PROBLEM STATEMENT: Return exactly the listing's lines, from its first line to the line holding "link_inset = 1.27; // [1.2:0.01:1.4]", ends included.

MATERIAL PROVIDED:
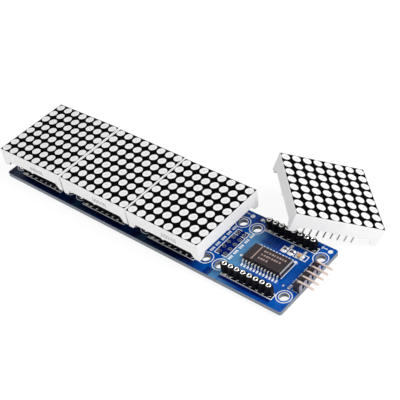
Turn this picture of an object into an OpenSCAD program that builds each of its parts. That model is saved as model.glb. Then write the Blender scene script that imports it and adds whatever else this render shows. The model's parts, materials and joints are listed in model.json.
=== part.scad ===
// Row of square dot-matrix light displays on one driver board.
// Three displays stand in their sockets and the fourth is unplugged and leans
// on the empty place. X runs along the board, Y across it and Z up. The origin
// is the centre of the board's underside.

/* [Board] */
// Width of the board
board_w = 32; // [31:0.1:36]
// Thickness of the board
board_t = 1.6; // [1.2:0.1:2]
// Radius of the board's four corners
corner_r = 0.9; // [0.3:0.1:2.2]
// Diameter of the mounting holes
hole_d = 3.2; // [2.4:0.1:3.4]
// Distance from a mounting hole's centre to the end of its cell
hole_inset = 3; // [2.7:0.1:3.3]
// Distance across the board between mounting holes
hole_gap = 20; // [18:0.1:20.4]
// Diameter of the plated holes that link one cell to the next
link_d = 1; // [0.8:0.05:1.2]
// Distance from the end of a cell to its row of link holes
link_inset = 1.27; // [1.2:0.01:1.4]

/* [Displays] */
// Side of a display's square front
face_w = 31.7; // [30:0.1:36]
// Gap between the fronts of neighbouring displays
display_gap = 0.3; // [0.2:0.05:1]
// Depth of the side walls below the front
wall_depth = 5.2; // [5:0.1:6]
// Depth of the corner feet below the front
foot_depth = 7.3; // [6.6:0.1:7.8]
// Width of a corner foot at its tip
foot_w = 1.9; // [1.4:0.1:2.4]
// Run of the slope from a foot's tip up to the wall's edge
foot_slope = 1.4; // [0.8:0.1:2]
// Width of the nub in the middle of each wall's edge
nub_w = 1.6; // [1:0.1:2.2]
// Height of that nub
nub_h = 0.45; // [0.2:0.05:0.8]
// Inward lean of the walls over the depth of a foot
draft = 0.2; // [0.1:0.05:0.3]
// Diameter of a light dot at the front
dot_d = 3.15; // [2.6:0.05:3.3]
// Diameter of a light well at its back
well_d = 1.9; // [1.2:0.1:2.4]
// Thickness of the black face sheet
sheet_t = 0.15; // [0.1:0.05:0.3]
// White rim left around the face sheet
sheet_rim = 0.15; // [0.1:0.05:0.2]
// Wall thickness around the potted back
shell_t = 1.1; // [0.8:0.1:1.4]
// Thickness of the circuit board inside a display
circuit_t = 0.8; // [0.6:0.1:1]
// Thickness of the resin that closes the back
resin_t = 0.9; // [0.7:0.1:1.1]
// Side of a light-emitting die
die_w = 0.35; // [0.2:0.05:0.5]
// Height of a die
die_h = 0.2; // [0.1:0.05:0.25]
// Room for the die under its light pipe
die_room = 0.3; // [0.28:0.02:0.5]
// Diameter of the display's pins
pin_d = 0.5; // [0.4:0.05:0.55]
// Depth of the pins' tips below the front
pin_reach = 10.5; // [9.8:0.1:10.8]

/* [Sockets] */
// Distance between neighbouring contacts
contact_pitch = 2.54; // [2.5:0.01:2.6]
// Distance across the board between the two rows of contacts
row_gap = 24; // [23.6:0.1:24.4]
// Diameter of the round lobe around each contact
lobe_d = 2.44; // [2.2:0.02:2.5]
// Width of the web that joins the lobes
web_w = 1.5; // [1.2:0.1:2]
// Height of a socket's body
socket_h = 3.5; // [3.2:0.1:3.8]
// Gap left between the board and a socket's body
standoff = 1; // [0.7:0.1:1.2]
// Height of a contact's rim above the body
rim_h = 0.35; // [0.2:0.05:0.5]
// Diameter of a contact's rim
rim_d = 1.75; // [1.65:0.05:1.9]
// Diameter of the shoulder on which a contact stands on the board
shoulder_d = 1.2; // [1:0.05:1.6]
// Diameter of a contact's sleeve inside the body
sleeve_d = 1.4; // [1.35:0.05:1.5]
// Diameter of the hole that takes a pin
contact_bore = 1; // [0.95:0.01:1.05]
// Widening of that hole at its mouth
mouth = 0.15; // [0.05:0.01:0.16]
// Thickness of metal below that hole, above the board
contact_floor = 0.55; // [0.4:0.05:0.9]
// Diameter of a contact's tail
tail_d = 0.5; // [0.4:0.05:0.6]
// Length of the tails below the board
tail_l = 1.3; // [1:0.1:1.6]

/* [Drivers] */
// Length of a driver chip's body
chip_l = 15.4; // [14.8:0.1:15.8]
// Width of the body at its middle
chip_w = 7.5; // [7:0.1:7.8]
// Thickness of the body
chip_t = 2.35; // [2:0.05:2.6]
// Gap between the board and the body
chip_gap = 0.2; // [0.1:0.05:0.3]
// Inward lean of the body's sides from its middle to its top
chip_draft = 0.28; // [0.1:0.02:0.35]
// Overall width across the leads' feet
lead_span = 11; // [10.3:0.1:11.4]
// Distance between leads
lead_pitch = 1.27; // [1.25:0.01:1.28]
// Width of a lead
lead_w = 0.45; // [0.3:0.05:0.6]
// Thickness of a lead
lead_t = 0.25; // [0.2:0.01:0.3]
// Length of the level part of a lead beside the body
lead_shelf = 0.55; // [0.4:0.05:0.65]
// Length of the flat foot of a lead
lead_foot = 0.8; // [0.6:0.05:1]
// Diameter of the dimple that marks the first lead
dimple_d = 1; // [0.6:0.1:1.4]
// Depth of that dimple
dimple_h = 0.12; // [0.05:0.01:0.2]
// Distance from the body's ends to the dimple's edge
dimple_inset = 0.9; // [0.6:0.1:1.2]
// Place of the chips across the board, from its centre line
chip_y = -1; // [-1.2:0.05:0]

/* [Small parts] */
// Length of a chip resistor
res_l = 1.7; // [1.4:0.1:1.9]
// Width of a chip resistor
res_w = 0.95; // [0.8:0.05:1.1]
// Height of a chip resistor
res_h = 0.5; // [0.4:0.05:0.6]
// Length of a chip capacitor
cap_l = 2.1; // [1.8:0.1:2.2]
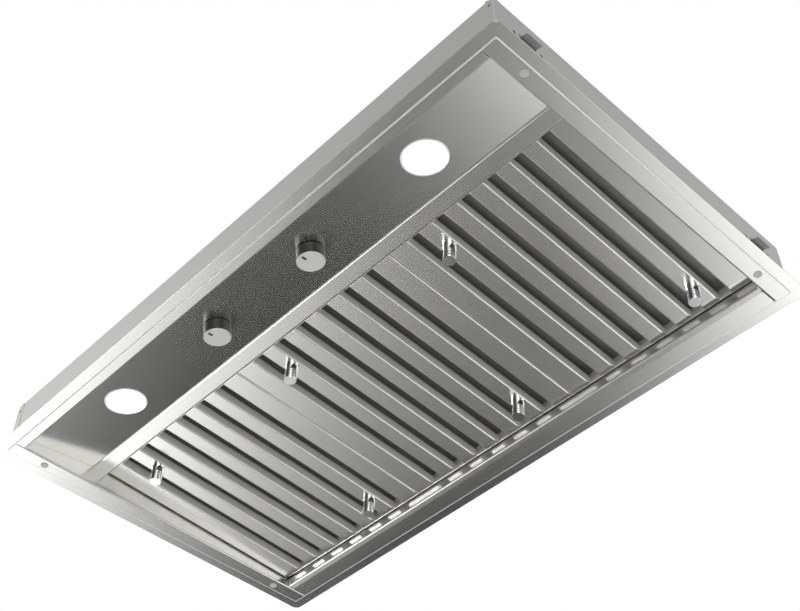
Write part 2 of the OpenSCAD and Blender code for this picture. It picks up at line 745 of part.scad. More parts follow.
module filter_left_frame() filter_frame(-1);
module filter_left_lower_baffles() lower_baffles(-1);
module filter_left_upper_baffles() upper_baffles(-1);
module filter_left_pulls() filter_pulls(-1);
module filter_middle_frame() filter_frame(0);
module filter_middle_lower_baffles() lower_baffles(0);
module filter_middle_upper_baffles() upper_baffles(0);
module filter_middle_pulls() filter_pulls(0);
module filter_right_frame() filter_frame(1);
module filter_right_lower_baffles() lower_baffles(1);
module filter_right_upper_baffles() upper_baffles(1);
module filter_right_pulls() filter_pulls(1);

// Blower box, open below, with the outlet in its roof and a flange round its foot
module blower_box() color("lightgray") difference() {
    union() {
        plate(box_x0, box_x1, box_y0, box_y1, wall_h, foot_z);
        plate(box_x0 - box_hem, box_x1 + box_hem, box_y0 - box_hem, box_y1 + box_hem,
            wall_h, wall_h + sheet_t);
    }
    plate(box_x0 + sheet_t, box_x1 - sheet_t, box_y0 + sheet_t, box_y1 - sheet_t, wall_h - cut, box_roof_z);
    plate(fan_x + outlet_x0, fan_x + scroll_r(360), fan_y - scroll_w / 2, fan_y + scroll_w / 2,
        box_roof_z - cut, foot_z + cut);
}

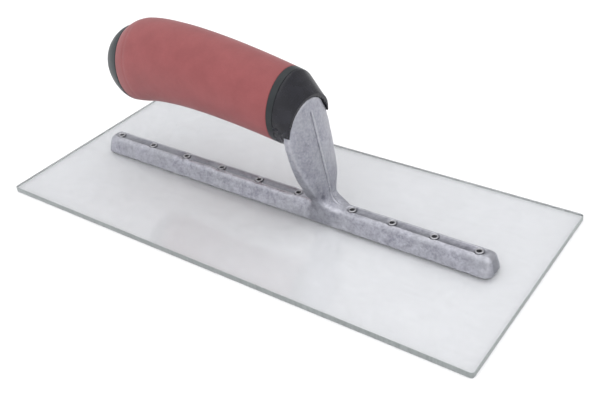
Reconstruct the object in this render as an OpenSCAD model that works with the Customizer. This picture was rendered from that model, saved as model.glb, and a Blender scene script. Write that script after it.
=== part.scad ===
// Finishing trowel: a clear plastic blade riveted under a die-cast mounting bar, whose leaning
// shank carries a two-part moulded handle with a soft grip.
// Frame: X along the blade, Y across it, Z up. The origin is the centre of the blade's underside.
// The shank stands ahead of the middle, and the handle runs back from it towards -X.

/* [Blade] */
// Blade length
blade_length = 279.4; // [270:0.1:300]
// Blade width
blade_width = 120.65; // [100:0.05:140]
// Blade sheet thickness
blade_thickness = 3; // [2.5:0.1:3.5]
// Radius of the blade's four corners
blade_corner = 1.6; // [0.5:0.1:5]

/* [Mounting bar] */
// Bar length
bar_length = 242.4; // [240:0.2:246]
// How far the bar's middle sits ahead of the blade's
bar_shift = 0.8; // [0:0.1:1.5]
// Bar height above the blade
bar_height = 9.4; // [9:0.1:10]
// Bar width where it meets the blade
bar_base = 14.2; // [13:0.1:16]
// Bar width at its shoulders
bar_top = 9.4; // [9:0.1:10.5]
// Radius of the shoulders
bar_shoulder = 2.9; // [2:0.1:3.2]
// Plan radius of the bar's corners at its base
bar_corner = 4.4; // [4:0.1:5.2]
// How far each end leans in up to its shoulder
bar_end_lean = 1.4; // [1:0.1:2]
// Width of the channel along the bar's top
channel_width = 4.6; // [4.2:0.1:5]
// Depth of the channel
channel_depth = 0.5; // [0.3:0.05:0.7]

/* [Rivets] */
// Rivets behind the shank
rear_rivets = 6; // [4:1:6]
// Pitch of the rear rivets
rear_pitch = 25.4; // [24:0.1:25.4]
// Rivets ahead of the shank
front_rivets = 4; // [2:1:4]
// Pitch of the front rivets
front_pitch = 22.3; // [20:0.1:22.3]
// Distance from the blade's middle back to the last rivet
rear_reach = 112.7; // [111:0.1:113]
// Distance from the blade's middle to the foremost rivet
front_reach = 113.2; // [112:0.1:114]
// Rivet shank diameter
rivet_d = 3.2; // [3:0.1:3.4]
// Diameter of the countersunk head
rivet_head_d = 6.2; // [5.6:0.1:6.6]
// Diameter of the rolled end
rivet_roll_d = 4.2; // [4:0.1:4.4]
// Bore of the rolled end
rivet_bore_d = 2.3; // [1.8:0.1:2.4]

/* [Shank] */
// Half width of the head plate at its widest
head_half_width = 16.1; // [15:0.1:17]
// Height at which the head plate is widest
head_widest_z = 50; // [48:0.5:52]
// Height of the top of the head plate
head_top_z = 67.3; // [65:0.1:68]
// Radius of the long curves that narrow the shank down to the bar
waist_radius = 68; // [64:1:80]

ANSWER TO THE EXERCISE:
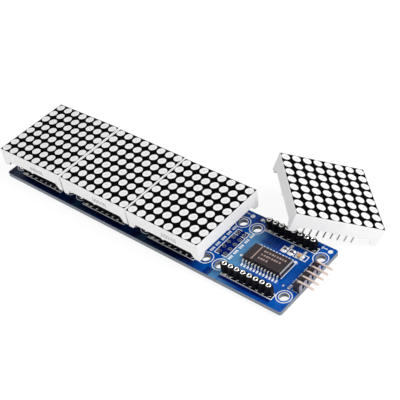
Turn this picture of an object into an OpenSCAD program that builds each of its parts. That model is saved as model.glb. Then write the Blender scene script that imports it and adds whatever else this render shows. The model's parts, materials and joints are listed in model.json.
=== part.scad ===
// Row of square dot-matrix light displays on one driver board.
// Three displays stand in their sockets and the fourth is unplugged and leans
// on the empty place. X runs along the board, Y across it and Z up. The origin
// is the centre of the board's underside.

/* [Board] */
// Width of the board
board_w = 32; // [31:0.1:36]
// Thickness of the board
board_t = 1.6; // [1.2:0.1:2]
// Radius of the board's four corners
corner_r = 0.9; // [0.3:0.1:2.2]
// Diameter of the mounting holes
hole_d = 3.2; // [2.4:0.1:3.4]
// Distance from a mounting hole's centre to the end of its cell
hole_inset = 3; // [2.7:0.1:3.3]
// Distance across the board between mounting holes
hole_gap = 20; // [18:0.1:20.4]
// Diameter of the plated holes that link one cell to the next
link_d = 1; // [0.8:0.05:1.2]
// Distance from the end of a cell to its row of link holes
link_inset = 1.27; // [1.2:0.01:1.4]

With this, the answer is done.